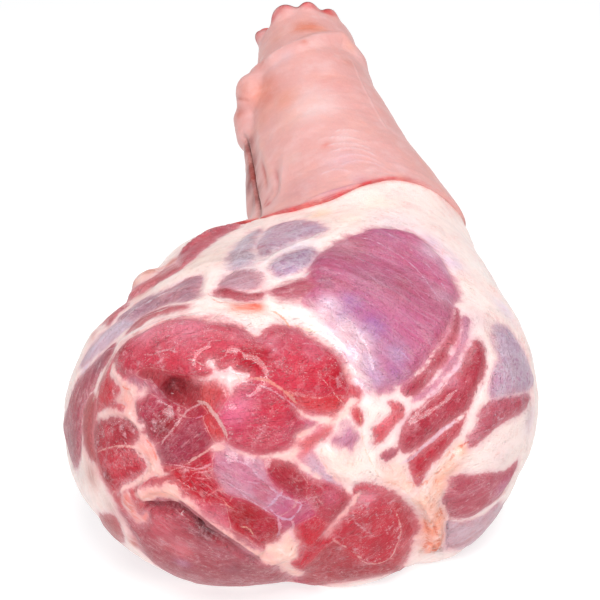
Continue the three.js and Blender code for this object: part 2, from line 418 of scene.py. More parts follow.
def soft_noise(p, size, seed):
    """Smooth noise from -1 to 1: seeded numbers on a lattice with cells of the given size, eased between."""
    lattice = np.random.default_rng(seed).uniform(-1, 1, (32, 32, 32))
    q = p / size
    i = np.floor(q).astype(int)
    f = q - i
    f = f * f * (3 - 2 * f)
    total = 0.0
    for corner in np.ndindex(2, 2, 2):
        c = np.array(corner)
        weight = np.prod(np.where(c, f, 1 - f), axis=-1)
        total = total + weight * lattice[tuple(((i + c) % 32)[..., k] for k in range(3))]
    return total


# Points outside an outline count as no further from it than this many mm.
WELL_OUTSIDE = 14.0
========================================
Work instructions
Please set down all the data word for word.

Task response
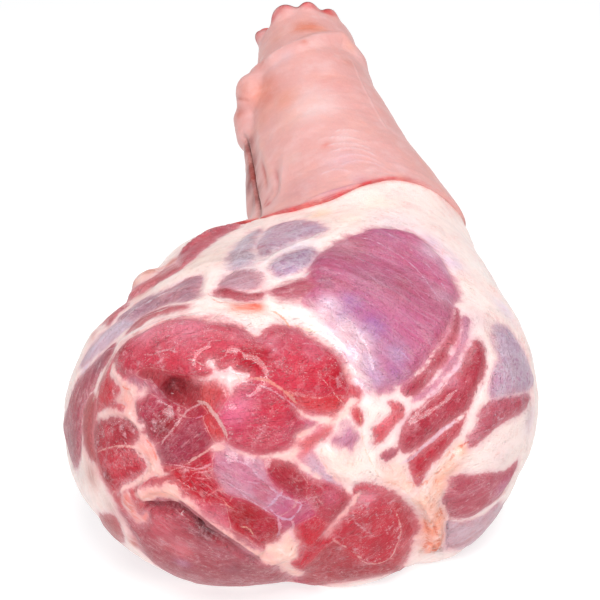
Continue the three.js and Blender code for this object: part 2, from line 418 of scene.py. More parts follow.
def soft_noise(p, size, seed):
    """Smooth noise from -1 to 1: seeded numbers on a lattice with cells of the given size, eased between."""
    lattice = np.random.default_rng(seed).uniform(-1, 1, (32, 32, 32))
    q = p / size
    i = np.floor(q).astype(int)
    f = q - i
    f = f * f * (3 - 2 * f)
    total = 0.0
    for corner in np.ndindex(2, 2, 2):
        c = np.array(corner)
        weight = np.prod(np.where(c, f, 1 - f), axis=-1)
        total = total + weight * lattice[tuple(((i + c) % 32)[..., k] for k in range(3))]
    return total


# Points outside an outline count as no further from it than this many mm.
WELL_OUTSIDE = 14.0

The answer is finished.